Iron ore prices fell on Thursday as China’s steel futures inched lower, retreating from record highs touched in the previous session.
Benchmark 62% Fe fines imported into Northern China (CFR Qingdao) were changing hands for $173.10 a tonne, down 0.3% from the previous trade, according to Fastmarkets MB, with the Dalian Commodity Exchange benchmark down 0.6%.
Analysts, however, said moves to rein in steel output in China – the world’s top producer and exporter of the construction and manufacturing material – should keep any pullback in prices in check.

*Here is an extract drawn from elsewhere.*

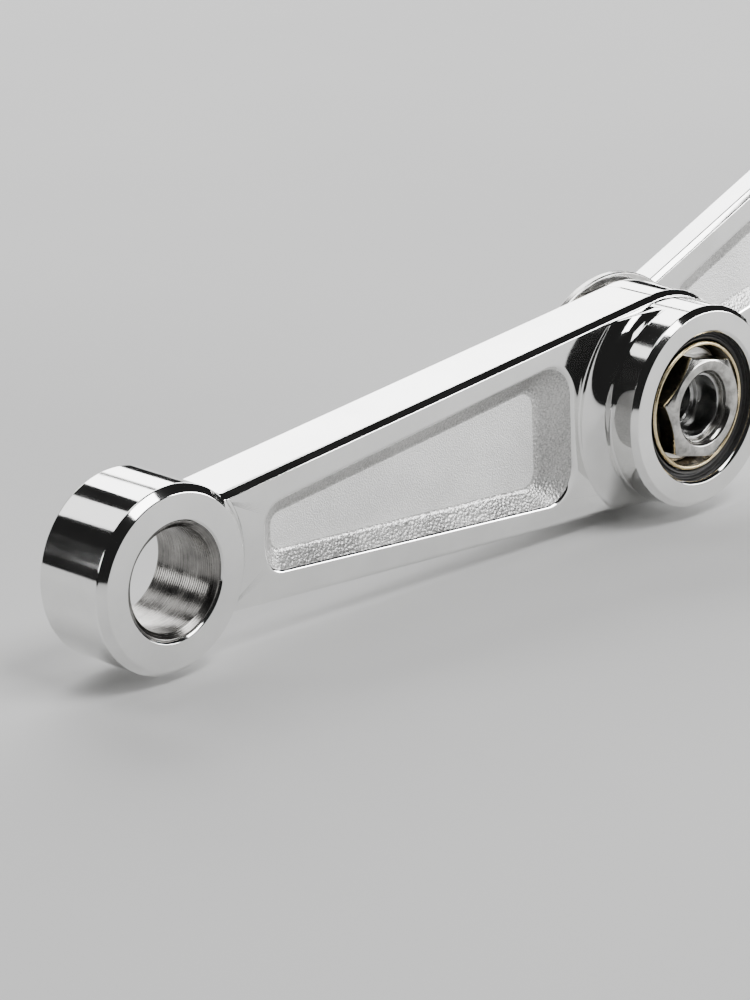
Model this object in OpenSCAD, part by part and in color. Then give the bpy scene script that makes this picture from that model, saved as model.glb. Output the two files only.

As improved steel profit margins prompted Chinese mills to ramp up output, Sinosteel Futures analysts said “a high level of destocking must be maintained to help support high prices.”
Robust domestic demand fuelled a rally in steel prices recently, along with concerns over output curbs as China rolls out new policies focusing on tighter environmental control that limits production capacities of mills.
Several heavy-polluting mills in China’s top steelmaking city, Tangshan have been subjected to more severe production restrictions that could also be imposed in other areas.
“This is the first time the Chinese government is looking at the steel industry from an environmental angle on a nationwide basis,” J.P. Morgan analysts said in a note.
“We are seeing increasing prospects that these structural changes will lead to long-term improvement in steel margins.”
Tangshan’s output cuts have led to the suspension of about 34 million tonnes per year of pig iron capacity since mid-March.
This has, in theory, temporarily reduced China’s overall pig iron capacity from 1,032 million tonnes per year at the end of 2020 to 998 million tonnes per year currently. But it is still much higher than China’s realized pig iron output of 888 million tonnes in 2020, according to Platts Analytics.
“China’s plans to lower its crude steel production in 2021 could be challenged by the resultant high steel prices incentivizing mills to lift their operating rates, which would offset output reductions elsewhere,” S&P Global Platts in a note.
“The net result would be at best a marginal lowering of overall production, and in all likelihood no reduction from last year’s levels at all.”